We watched him arguing with those responsible for the injury as they carefully hid the evidence of their negligence by ordering the trailer be moved so that it was within the distance decreed by protocol. He-the-brain, we found out, was in fact just a hand, controlled by an arm by a shoulder by a head by a government by a system. And us, the fingers, when we were told to become a fist, we would curl, and told to swing, we would swing and whatever was in our path we would hurt or be hurt by. We shot guns that no longer bruised our hands at targets shaped like batteries. One of our sergeants pointed out where the liver would be and I realised that they weren’t batteries at all, they were people. They were other fingers doing as they were told.

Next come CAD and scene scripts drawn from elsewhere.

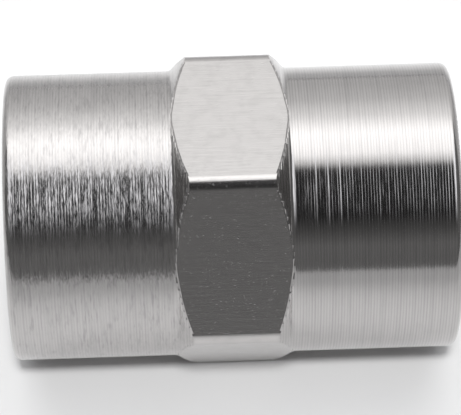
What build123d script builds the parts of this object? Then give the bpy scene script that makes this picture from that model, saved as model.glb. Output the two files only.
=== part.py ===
from build123d import *
from math import cos, radians, tan
import os

# A female-to-female pipe coupling, turned from hexagonal bar in one piece.
# Its axis lies along X, its centre is the origin, and two of its flats face up and down (+Z and -Z).
# All sizes are millimetres, all angles degrees.

# outside
overall_length = 26.2
across_flats = 17.0
corner_radius = 0.9  # the drawn bar's rounded corners
collar_length = 6.7  # the hexagon, between the two circles where its cones meet the barrels
cone_angle = 37.0  # between an end plane and the cone that takes the hexagon's corners down
flat_step = 0.025  # how far the barrels lie below the flats
shoulder_fillet = 0.4  # left by the tool's nose where a cone meets a barrel
rim_radius = 0.5  # the rounded outer edge of each end

# pipe thread: parallel Whitworth form, G 1/4, right-handed
thread_major = 13.157
thread_depth = 0.6385  # from the major radius in to the minor one, cut a little short of full depth
threads_per_inch = 19
flank_angle = 27.5  # half of the 55 degree thread angle
root_rounding = 0.137329  # the Whitworth root radius, as a share of the pitch
apex_height = 0.160082  # how far the sharp V reaches past its rounded root, as a share of the pitch

# inside
mouth_margin = 0.2  # how far each mouth's 45 degree chamfer opens past the thread's major radius
pilot_step = 0.19  # how far the drilled hole's wall, left plain behind the thread, lies inside the minor bore
tap_overlap = 0.01  # how far the thread's groove is cut past the drilled hole's wall
thread_runout = 1.8  # the length of that plain stretch
drill_point = 118.0
web_ledge = 0.75  # how far the ring between the two ports, which stops a pipe, stands in from the drilled hole
web_length = 3.2

# worked out from the sizes above
end_x = overall_length / 2
flat_radius = across_flats / 2
barrel_radius = flat_radius - flat_step
major_radius = thread_major / 2
minor_radius = major_radius - thread_depth
pitch = 25.4 / threads_per_inch
mouth_radius = major_radius + mouth_margin
pilot_radius = minor_radius - pilot_step
web_radius = pilot_radius - web_ledge
pilot_x = web_length / 2 + (pilot_radius - web_radius) / tan(radians(drill_point / 2))
thread_x = pilot_x + thread_runout
rim = min(rim_radius, (barrel_radius - mouth_radius) / 2)  # a thin end wall takes a smaller rounding
overshoot = 1.0  # how far a cutting shape runs past the surface that it opens
stock_x = end_x + 2 * pitch  # where the bar ends before it is faced to length


def mirrored_outline(right_half):
    """A closed outline in the XY plane, from its points at positive x and their mirror images."""
    left_half = [(-x, y) for x, y in reversed(right_half)]
    return make_face(Polyline(*right_half, *left_half, close=True))


def turned_about_axis(outline):
    """The solid that an outline above the X axis sweeps in one turn about it."""
    return revolve(outline, Axis.X)


def threaded_stock():
    """Over-long bar with both ports drilled, bored and tapped, before its ends are faced."""
    right_groove = thread_groove()
    left_groove = right_groove.rotate(Axis.Z, 180)
    return hexagonal_bar() - bore_space() - right_groove - left_groove


def hexagonal_bar():
    """The drawn bar, with a flat above and below and a corner on each side."""
    section = Plane.YZ * RegularPolygon(flat_radius, 6, major_radius=False)
    section = fillet(section.vertices(), corner_radius)
    return extrude(section, stock_x, both=True)


def bore_space():
    """The space inside: minor bores, plain pilots, drill points and the web's bore."""
    outline = mirrored_outline(
        [
            (web_length / 2, web_radius),
            (pilot_x, pilot_radius),
            (thread_x, pilot_radius),
            (thread_x, minor_radius),
            (stock_x + overshoot, minor_radius),
            (stock_x + overshoot, 0),
        ]
    )
    return turned_about_axis(outline)


def thread_groove():
    """The groove of the right-hand port's thread, from the end of its full thread out past the end face."""
    apex_radius = major_radius + apex_height * pitch
    inner_radius = pilot_radius - tap_overlap
    half_width = (apex_radius - inner_radius) * tan(radians(flank_angle))
    section = Polygon(
        (inner_radius - major_radius, -half_width),
        (apex_radius - major_radius, 0),
        (inner_radius - major_radius, half_width),
        align=None,
    )
    apex = section.vertices().sort_by(Axis.X)[-1]
    section = fillet(apex, root_rounding * pitch)
    path = Helix(
        pitch,
        end_x + pitch - thread_x,
        major_radius,
        center=(thread_x, 0, 0),
        direction=(1, 0, 0),
    )
    start = path @ 0
    at_start = Plane(origin=start, x_dir=(0, start.Y, start.Z), z_dir=path % 0)
    return sweep(at_start * section, path=path, is_frenet=True)


def turned_envelope():
    """What the lathe leaves: two round barrels, and a cone from each up past the hexagon's corners."""
    past_corners = flat_radius / cos(radians(30)) + overshoot
    shoulder_x = collar_length / 2
    cone_top_x = shoulder_x - (past_corners - barrel_radius) * tan(radians(cone_angle))
    outline = mirrored_outline(
        [
            (cone_top_x, past_corners),
            (shoulder_x, barrel_radius),
            (end_x, barrel_radius),
            (end_x, 0),
        ]
    )
    outline = fillet(corners_at(outline, shoulder_x, barrel_radius), shoulder_fillet)
    outline = fillet(corners_at(outline, end_x, barrel_radius), rim)
    return turned_about_axis(outline)


def corners_at(outline, x, radius):
    """An outline's two corners at this distance from its middle and this radius."""
    return outline.vertices().filter_by(lambda v: abs(abs(v.X) - x) < 1e-6 and abs(v.Y - radius) < 1e-6)


def mouth_chamfer():
    """The 45 degree cone that opens the right-hand port at its end face."""
    corners = [
        (end_x - mouth_radius, 0),
        (end_x + overshoot, mouth_radius + overshoot),
        (end_x + overshoot, 0),
    ]
    return turned_about_axis(make_face(Polyline(*corners, close=True)))


def coupling_body():
    right_mouth = mouth_chamfer()
    left_mouth = right_mouth.rotate(Axis.Z, 180)
    return (threaded_stock() & turned_envelope()) - right_mouth - left_mouth


os.makedirs("parts", exist_ok=True)
export_step(coupling_body(), "parts/coupling_body.step")
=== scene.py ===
import bpy
import random
from math import cos, hypot, pi, radians, sin, tan
from mathutils import Matrix, Vector


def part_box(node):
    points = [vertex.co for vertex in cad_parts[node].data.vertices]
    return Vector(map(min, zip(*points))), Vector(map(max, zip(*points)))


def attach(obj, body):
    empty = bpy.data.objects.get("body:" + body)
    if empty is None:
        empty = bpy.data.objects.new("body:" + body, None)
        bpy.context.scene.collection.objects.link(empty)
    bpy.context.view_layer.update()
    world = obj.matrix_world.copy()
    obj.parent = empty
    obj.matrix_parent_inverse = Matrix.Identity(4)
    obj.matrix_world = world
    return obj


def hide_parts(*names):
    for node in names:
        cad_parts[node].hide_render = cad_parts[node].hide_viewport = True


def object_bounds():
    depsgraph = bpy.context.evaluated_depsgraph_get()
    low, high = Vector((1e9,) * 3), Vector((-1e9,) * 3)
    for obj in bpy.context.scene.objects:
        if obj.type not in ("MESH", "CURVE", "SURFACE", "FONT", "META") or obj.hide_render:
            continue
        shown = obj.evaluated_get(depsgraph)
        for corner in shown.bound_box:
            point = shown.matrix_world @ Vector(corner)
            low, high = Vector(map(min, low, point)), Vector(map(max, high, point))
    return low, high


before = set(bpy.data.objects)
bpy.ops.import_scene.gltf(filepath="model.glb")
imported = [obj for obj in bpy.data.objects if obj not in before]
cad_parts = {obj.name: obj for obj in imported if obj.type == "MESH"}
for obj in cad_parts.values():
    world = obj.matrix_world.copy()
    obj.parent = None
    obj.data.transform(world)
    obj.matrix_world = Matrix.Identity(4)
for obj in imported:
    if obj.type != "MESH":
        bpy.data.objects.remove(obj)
cadLow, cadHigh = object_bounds()
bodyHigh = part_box("coupling_body")[1]
mm = 0.001  # pieces are modelled in millimetres and brought to metres at the end

shape = {
    "halfLength": bodyHigh.x / mm,
    "flatRadius": bodyHigh.z / mm,
    "flatStep": 0.025,  # the barrels lie this far below the flats
    "cornerRadius": 0.9,
    "cornerSegments": 8,
    "collarLength": 6.7,
    "coneAngle": 37,  # degrees from the end planes
    "crownMargin": 0.4,  # the cones run out this far past the bar's sharp corners
    "shoulderFillet": 0.4,
    "filletSteps": 5,
    "rimRadius": 0.5,
    "rimSteps": 7,
    "boreStep": 1.2,  # about how long each step of the bore's outline is
    "stepsRound": 128,
    "mergeGap": 0.0005,  # where the spun outline closes on itself
    "barLength": 2.4,  # in half lengths of the coupling, so that it passes both ends
    "smoothAngle": 15,
}
shape["barrelRadius"] = shape["flatRadius"] - shape["flatStep"]
shape["slope"] = radians(90 - shape["coneAngle"])  # of the cones, from the axis
shape["filletReach"] = shape["shoulderFillet"] * tan(shape["slope"] / 2)
shape["barrelStart"] = shape["collarLength"] / 2 + shape["filletReach"]

port = {
    "majorRadius": 13.157 / 2,
    "minorRadius": 11.88 / 2,
    "pitch": 25.4 / 19,
    "flankAngle": 27.5,
    "apexHeight": 0.160082,  # of the pitch, from the rounded root out to the sharp V
    "rootRounding": 0.137329,  # of the pitch
    "rootTurn": 30,  # the root's arc is drawn as a flat, from this angle on one side to the other
    "mouthMargin": 0.2,
    "pilotRadius": 11.5 / 2,
    "plainLength": 1.8,
    "drillAngle": 59,
    "webRadius": 5.0,
    "webLength": 3.2,
    "stepsPerTurn": 72,
    "spareTurns": 2,  # carry the coil out past the mouth
    "fadeTurns": 0.8,  # the last stretch of thread runs out over this
    "sinkMargin": 0.05,  # and ends this far inside the bore's wall
}
port["mouthRadius"] = port["majorRadius"] + port["mouthMargin"]
port["pilotEnd"] = port["webLength"] / 2
port["pilotEnd"] += (port["pilotRadius"] - port["webRadius"]) / tan(radians(port["drillAngle"]))
port["threadEnd"] = port["pilotEnd"] + port["plainLength"]

marks = {
    "feed": 0.17,  # how far the tool moves in one turn
    "depth": {"right": 0.007, "left": 0.009, "cone": 0.004},
    "samples": 4,  # points along each mark
    "spread": {"right": 0.2, "left": 0.3, "cone": 0.4},  # how unlike each other the marks are
    "crest": 0.7,  # how much of the spread lowers the crests
    "faceFeed": 0.2,
    "seed": 11,
}


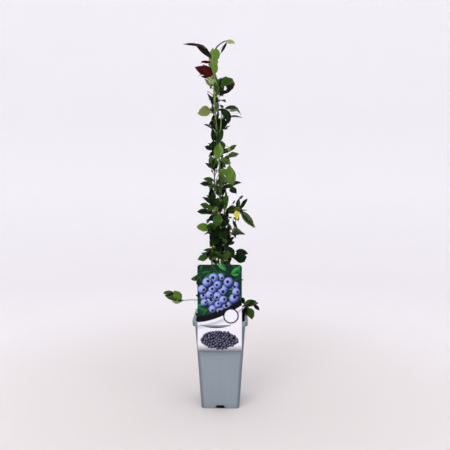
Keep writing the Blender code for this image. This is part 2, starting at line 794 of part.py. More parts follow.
def main():
    """Builds the pot, the soil, the label and the bush."""
    clear_scene()
    parts = new_collection("blueberry_bush_in_pot")
    cutters = new_collection("cutters", shown=False)
    materials = {
        "stem": plain_material("green_bark", STEM_GREEN, 0.6),
        "leaf": plain_material("leaf_green", LEAF_GREEN, 0.45),
        "red": plain_material("leaf_red", LEAF_RED, 0.45),
    }
    pot = make_pot(parts, cutters, plain_material("grey_polypropylene", POT_GREY, 0.45))
    soil = make_soil(parts, plain_material("potting_soil", SOIL_BROWN, 0.95))
    label = make_label(parts, cutters, plain_material("label_card", LABEL_GREEN, 0.35))
    blockers = [tree_of(pot), tree_of(soil), tree_of(label)]
    make_bush(parts, blockers, materials)
    remove_all(cutters)


main()
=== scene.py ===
"""Looks of a young blueberry bush in a deep square nursery pot, with a picture label over the rim.

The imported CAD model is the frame: metres, +Z up, the label faces -Y. The leafy shoots of the CAD
are drawn again here by the same seeded rule, leaf for leaf where the CAD has one, with finer twigs
and leaves added inside the reach of each shoot.
"""

import json
import logging
import math
import random
from collections.abc import Callable
from dataclasses import dataclass, field, replace
from enum import Enum
from functools import partial

import bmesh
import bpy
import numpy as np
from mathutils.bvhtree import BVHTree
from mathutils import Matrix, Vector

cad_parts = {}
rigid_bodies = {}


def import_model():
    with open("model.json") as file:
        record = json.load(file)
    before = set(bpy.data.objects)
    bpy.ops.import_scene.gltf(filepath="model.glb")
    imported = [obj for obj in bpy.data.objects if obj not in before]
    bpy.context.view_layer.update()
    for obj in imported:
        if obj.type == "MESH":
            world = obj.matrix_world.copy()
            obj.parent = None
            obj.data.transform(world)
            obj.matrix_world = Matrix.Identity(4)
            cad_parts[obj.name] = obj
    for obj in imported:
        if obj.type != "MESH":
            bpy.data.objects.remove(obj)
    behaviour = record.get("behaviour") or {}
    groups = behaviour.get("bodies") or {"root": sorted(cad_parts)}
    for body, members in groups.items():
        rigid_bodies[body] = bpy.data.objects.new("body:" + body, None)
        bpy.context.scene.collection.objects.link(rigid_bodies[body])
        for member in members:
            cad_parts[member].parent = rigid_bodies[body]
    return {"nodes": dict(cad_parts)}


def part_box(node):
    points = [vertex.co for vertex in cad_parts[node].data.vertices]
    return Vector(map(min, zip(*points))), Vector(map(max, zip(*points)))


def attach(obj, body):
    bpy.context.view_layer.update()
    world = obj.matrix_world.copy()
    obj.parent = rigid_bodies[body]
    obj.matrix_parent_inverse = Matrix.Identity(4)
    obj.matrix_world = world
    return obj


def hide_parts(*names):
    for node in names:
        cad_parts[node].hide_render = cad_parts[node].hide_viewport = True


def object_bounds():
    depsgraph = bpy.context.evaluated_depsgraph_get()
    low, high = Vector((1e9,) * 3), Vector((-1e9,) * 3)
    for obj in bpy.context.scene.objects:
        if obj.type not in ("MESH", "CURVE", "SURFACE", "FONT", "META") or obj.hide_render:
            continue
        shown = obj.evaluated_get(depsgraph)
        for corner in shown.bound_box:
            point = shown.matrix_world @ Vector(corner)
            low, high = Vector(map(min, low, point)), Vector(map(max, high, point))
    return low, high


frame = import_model()
CAD_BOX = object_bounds()
LOG = logging.getLogger("blueberry_bush")
BODY = "root"
MM = 0.001
GAP = 0.0003
POLE = 1e-5  # side of a ring that is drawn in to a point
TURN = 2 * math.pi

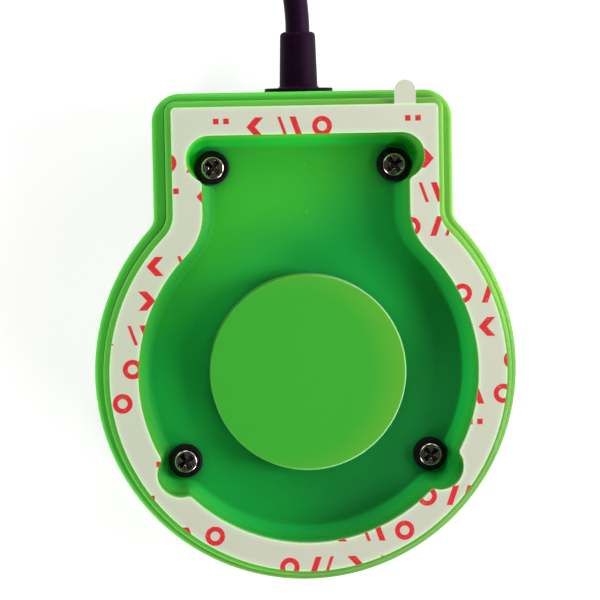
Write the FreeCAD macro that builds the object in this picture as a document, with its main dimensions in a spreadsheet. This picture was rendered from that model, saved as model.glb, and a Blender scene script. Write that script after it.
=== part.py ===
import FreeCAD, Part
import math
import os
import re
import Sketcher

# Tank level sensor, lying on the crown of its cover with the adhesive face up.
# Millimetres. The origin is on the axis of the round body, on the crown's resting face.
# +Z is the outward normal of the adhesive face, +Y points to the neck where the cable leaves.

Vector = FreeCAD.Vector
Rotation = FreeCAD.Rotation
Placement = FreeCAD.Placement

# Levels of the two shells, measured up from the crown
ledge_level = 25.0  # open edge of the cover, seen as the outer ledge
rim_level = 30.0  # top of the base's rim, which carries the tape
floor_level = 23.0  # floor of the recess in the base
lens_level = 28.5  # flat face of the lens
crown_thickness = 2.5  # thickness of the cover's crown
cover_taper = 2.6  # how far the cover's wall leans in from its edge to its crown
crown_round = 6.0  # rounding of the cover's crown edge
inner_round = 3.5  # rounding inside the cover's crown edge
ledge_round = 0.9  # rounding of the cover's open edge

# Outline of the cover: a circle with a neck
outer_radius = 43.8  # cover: radius of the round body
outer_half_width = 31.0  # cover: half the width of the neck
neck_reach = 13.8  # cover: how far the neck reaches beyond the round body
outer_corner = 5.8  # cover: corner of the neck at the open edge
crown_corner = 9.0  # cover: corner of the neck at the crown
outer_blend = 3.5  # cover: hollow round where the neck meets the body

# Outline of the base's rim
ledge_width = 1.8  # ledge of the cover beside the rim: along the round body
side_ledge_width = 2.6  # ledge of the cover beside the rim: along the neck's sides
end_ledge_width = 1.7  # ledge of the cover beside the rim: along the neck's end
rim_corner = 2.2  # rim: corner of the neck
rim_blend = 5.2  # rim: hollow round where the neck meets the body
rim_round = 0.7  # rounding of the rim's top edge
base_wall = 2.2  # thickness of the base's walls
core_corner = 1.5  # corner of the hollow inside the base's walls
base_floor = 2.5  # thickness of the recess floor
shell_clearance = 0.1  # gap between the base's wall and the cover's lip

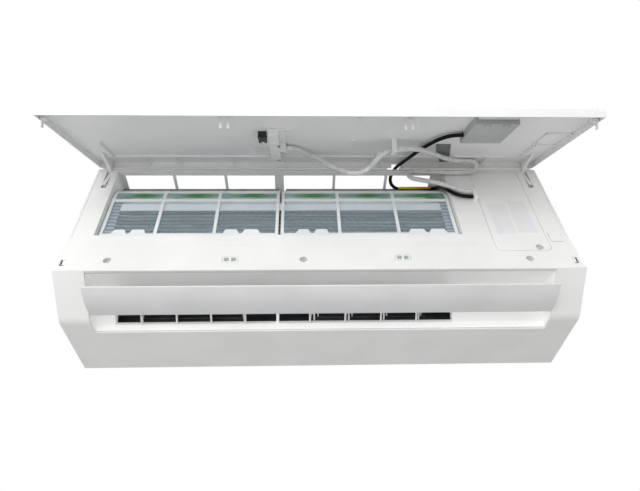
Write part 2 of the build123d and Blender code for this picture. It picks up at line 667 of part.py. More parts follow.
with BuildPart() as bearing_bush:
    cross_rod((duct_left - 6, duct_left + 1), fan_u, fan_v, bush_radius)
    cross_rod((duct_left - 7, duct_left + 2), fan_u, fan_v, fan_shaft_radius + running_gap,
              Mode.SUBTRACT)
save(bearing_bush, "bearing_bush")

with BuildPart() as fan_motor:
    cross_rod((motor_left, motor_right), fan_u, fan_v, motor_radius)
    fillet(fan_motor.edges().filter_by(GeomType.CIRCLE), radius=6)
    cross_rod((motor_left - 3, motor_left), fan_u, fan_v, 14)
    cross_rod((motor_left - 4, motor_left + 13), fan_u, fan_v, fan_shaft_radius + running_gap,
              Mode.SUBTRACT)
save(fan_motor, "fan_motor")

band_sheet = 3.0
with BuildPart() as motor_bracket:
    cross_rod((motor_left + 18, motor_left + 42), fan_u, fan_v, motor_radius + band_sheet)
    block((motor_left + 35, motor_left + 42), (back_front, fan_u - 30), (fan_v - 6, fan_v + 6))
    cross_rod((motor_left + 17, motor_left + 43), fan_u, fan_v, motor_radius, Mode.SUBTRACT)
save(motor_bracket, "motor_bracket")

# ---------------------------------------------------------------- controls
box_left, box_right = half - 110, half - 31
box_back, box_front = 110.0, 196.0
box_low, box_high = 132.0, body_height - 11
box_wall = 2.0
lower_plate_u = 160.0
button_travel = 2.0
cap_stand = 0.8            # button cap in front of the face
cap_back_u = face_u - 7.6

with BuildPart() as control_box:
    block((box_left, box_right), (box_back, box_front), (box_low, box_high))
    block((box_left + box_wall, box_right - box_wall), (box_back + box_wall, box_front + 1),
          (box_low + box_wall, box_high - box_wall), Mode.SUBTRACT)
    block((box_left, box_right), (lower_plate_u, lower_plate_u + 3), (60, box_low + 1))
    for x_screw, v_screw in box_screws:
        depth_rod(x_screw, (lower_plate_u + 2, pan_front), v_screw, boss_radius)
        depth_rod(x_screw, (pan_front - 13, pan_front + 1), v_screw, screw_radius + running_gap,
                  Mode.SUBTRACT)
    block((box_right - 1, box_right + 20), (lower_plate_u - 2, lower_plate_u + 3),
          (button_at[1] - 8, button_at[1] + 8))
    block((box_right - box_wall, box_right), (lower_plate_u - 2, lower_plate_u + 3),
          (button_at[1] - 8, box_low + 2))
save(control_box, "control_box")

with BuildPart() as control_board:
    block((box_left + 6, box_left + 7.6), (box_back + 8, box_front - 10),
          (box_low + 10, box_high - 10))
    block((box_left + 7.6, box_left + 30), (box_back + 14, box_back + 44),
          (box_low + 16, box_low + 46))
    for v_part in (box_low + 70, box_low + 100):
        cross_rod((box_left + 7.6, box_left + 28), box_back + 40, v_part, 9)
save(control_board, "control_board")

with BuildPart() as terminal_block:
    block((box_left + 3, box_right - 9), (lower_plate_u + 3, lower_plate_u + 23), (101, 120))
    for x_pole in (box_left + 13, box_left + 27, box_left + 41, box_left + 55):
        block((x_pole - 5, x_pole + 5), (lower_plate_u + 13, lower_plate_u + 24), (103, 118),
              Mode.SUBTRACT)
save(terminal_block, "terminal_block")

with BuildPart() as button_switch:
    block((button_at[0] - 6, button_at[0] + 6), (lower_plate_u + 3, cap_back_u - 5),
          (button_at[1] - 6, button_at[1] + 6))
    depth_rod(button_at[0], (cap_back_u - 5, cap_back_u - button_travel - 0.3), button_at[1], 2)
save(button_switch, "button_switch")

with BuildPart() as power_button:
    with BuildSketch(front(cap_back_u)):
        with Locations(button_at):
            RectangleRounded(2 * button_half, 2 * button_half, 2.5)
    extrude(amount=face_u + cap_stand - cap_back_u)
    fillet(power_button.faces().sort_by(Axis.Y)[0].edges(), radius=0.5)
save(power_button, "power_button")

cover_sheet = 2.0
with BuildPart() as control_cover:
    plate([(face_u - cover_sheet, cover_high), (face_u, cover_high), (face_u, step_v + 0.5),
           (band_u, step_v - 1), (band_u, cover_low), (band_u - cover_sheet, cover_low),
           (band_u - cover_sheet, step_v - 1.8), (face_u - cover_sheet, step_v - 0.3)],
          (cover_left, cover_right))
    fillet(control_cover.edges().filter_by(Axis.Y).group_by(Axis.Z)[0], radius=cover_corner)
    x_screw, v_screw = box_screws[1]
    depth_rod(x_screw, (pan_front + 2, band_u - 1), v_screw, 7.2)
    depth_rod(x_screw, (pan_front + 5, band_u + 1), v_screw, 6, Mode.SUBTRACT)
    depth_rod(x_screw, (pan_front, band_u), v_screw, screw_radius + 0.2, Mode.SUBTRACT)
save(control_cover, "control_cover")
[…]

We read about the war going on next door. We gnawed on frozen apples and pretended we weren’t afraid.
When I came home for the first time in weeks, I didn’t know what to wear. I had a style, once, and knew how I liked my makeup, but decisions such as these seemed as ridiculous as they were exhausting.
I try to pray but I can’t find the words. I’ve been immersed in a different language for four months and it doesn’t accommodate God other than to blaspheme or insult Christ’s mother. I try to pray in feelings instead of in language and am relieved to discover that these, at least, I can claim as my own even if I can’t articulate them.
Plunging my hands into scalding dishwater, I see that they are more like my mother’s than they used to be. The remains of a black nail on my ring finger. The pale blue veins are beginning to show beneath the skin that is calloused and cracked from work and wear. They are very much my own, and I am surprised to find that I kind of like them.